# Task goal:
Quote exactly the lines from the line containing "top_panel();" to the line containing "BENT_FROM, BENT_FULL = 0.985, 0.85", both lines included, please, and nothing more.

-- Begin Raw data --

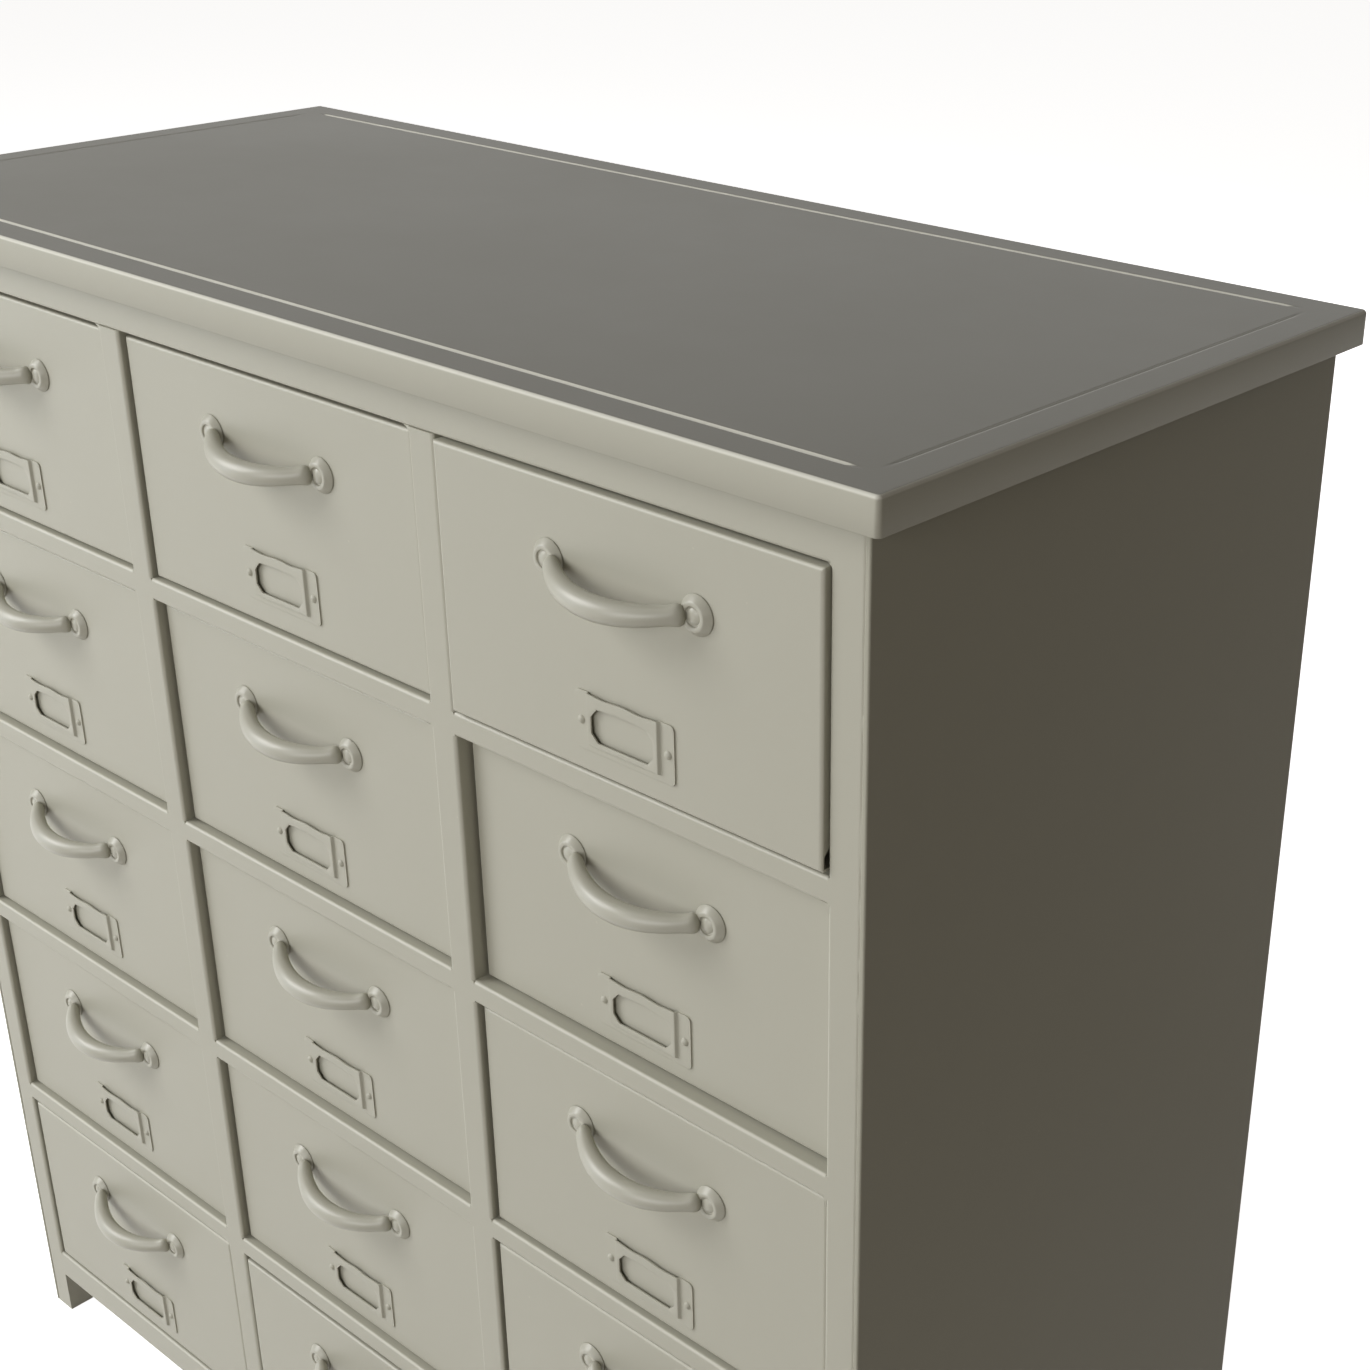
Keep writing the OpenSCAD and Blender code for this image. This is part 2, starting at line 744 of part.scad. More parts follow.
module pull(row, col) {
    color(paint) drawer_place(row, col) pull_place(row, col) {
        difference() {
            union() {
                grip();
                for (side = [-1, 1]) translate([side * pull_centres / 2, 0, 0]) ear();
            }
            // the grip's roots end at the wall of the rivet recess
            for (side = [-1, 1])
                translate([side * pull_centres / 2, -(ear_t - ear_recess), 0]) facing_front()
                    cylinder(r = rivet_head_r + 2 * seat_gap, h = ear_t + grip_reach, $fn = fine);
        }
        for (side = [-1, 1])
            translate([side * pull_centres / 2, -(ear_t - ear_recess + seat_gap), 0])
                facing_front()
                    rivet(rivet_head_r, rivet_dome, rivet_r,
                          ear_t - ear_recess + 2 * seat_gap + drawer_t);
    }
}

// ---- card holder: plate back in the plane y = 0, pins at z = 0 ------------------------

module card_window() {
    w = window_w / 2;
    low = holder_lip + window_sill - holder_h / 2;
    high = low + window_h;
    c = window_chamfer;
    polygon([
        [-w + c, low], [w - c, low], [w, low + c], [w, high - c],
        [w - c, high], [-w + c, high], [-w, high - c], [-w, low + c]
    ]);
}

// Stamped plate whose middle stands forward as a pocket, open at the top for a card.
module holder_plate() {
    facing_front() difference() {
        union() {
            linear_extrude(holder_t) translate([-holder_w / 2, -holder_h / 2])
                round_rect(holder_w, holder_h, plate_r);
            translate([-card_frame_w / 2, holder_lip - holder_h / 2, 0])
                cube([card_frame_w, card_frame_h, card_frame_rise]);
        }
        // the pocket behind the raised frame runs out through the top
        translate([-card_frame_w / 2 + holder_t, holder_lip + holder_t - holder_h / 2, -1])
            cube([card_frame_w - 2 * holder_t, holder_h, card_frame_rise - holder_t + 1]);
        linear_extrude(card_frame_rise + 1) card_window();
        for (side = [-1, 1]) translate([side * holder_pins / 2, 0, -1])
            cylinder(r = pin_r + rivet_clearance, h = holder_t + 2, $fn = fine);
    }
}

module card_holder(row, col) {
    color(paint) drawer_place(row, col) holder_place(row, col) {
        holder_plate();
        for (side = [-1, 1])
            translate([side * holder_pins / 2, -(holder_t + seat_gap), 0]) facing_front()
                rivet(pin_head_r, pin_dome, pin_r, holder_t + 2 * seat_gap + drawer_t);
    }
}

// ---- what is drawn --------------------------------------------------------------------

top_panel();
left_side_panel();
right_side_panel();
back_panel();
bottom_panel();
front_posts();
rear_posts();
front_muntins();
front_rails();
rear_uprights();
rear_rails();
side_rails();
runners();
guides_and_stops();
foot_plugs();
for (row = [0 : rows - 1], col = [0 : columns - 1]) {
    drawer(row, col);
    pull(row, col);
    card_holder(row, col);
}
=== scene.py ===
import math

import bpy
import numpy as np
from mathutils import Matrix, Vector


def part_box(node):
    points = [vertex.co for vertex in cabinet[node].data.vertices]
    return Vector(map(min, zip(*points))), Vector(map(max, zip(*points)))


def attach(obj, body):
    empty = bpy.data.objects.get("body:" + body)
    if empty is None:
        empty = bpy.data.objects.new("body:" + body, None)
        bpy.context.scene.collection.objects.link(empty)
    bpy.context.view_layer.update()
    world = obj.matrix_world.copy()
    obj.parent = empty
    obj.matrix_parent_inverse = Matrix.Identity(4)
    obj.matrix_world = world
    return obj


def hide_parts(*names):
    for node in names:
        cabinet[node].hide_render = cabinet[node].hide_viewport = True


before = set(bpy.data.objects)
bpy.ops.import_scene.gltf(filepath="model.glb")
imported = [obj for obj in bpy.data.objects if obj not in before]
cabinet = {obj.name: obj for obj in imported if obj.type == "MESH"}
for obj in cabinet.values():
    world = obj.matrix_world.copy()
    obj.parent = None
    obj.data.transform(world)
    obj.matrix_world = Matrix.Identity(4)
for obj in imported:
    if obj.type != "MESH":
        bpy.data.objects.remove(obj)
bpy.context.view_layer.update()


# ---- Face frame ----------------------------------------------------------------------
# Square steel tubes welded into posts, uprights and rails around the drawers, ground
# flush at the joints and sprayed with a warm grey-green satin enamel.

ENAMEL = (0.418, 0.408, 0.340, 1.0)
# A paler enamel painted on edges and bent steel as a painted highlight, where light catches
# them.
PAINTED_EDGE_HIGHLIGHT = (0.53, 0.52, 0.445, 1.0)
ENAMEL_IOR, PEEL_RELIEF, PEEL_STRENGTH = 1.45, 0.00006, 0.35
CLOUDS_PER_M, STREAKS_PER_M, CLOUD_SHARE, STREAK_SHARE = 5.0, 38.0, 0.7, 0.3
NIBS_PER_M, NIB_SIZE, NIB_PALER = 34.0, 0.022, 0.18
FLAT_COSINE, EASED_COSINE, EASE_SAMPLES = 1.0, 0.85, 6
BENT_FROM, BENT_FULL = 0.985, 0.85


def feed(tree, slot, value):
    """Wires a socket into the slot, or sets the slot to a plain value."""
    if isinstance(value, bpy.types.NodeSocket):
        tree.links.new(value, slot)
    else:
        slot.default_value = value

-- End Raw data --

# Expected output:
top_panel();
left_side_panel();
right_side_panel();
back_panel();
bottom_panel();
front_posts();
rear_posts();
front_muntins();
front_rails();
rear_uprights();
rear_rails();
side_rails();
runners();
guides_and_stops();
foot_plugs();
for (row = [0 : rows - 1], col = [0 : columns - 1]) {
    drawer(row, col);
    pull(row, col);
    card_holder(row, col);
}
=== scene.py ===
import math

import bpy
import numpy as np
from mathutils import Matrix, Vector


def part_box(node):
    points = [vertex.co for vertex in cabinet[node].data.vertices]
    return Vector(map(min, zip(*points))), Vector(map(max, zip(*points)))


def attach(obj, body):
    empty = bpy.data.objects.get("body:" + body)
    if empty is None:
        empty = bpy.data.objects.new("body:" + body, None)
        bpy.context.scene.collection.objects.link(empty)
    bpy.context.view_layer.update()
    world = obj.matrix_world.copy()
    obj.parent = empty
    obj.matrix_parent_inverse = Matrix.Identity(4)
    obj.matrix_world = world
    return obj


def hide_parts(*names):
    for node in names:
        cabinet[node].hide_render = cabinet[node].hide_viewport = True


before = set(bpy.data.objects)
bpy.ops.import_scene.gltf(filepath="model.glb")
imported = [obj for obj in bpy.data.objects if obj not in before]
cabinet = {obj.name: obj for obj in imported if obj.type == "MESH"}
for obj in cabinet.values():
    world = obj.matrix_world.copy()
    obj.parent = None
    obj.data.transform(world)
    obj.matrix_world = Matrix.Identity(4)
for obj in imported:
    if obj.type != "MESH":
        bpy.data.objects.remove(obj)
bpy.context.view_layer.update()


# ---- Face frame ----------------------------------------------------------------------
# Square steel tubes welded into posts, uprights and rails around the drawers, ground
# flush at the joints and sprayed with a warm grey-green satin enamel.

ENAMEL = (0.418, 0.408, 0.340, 1.0)
# A paler enamel painted on edges and bent steel as a painted highlight, where light catches
# them.
PAINTED_EDGE_HIGHLIGHT = (0.53, 0.52, 0.445, 1.0)
ENAMEL_IOR, PEEL_RELIEF, PEEL_STRENGTH = 1.45, 0.00006, 0.35
CLOUDS_PER_M, STREAKS_PER_M, CLOUD_SHARE, STREAK_SHARE = 5.0, 38.0, 0.7, 0.3
NIBS_PER_M, NIB_SIZE, NIB_PALER = 34.0, 0.022, 0.18
FLAT_COSINE, EASED_COSINE, EASE_SAMPLES = 1.0, 0.85, 6
BENT_FROM, BENT_FULL = 0.985, 0.85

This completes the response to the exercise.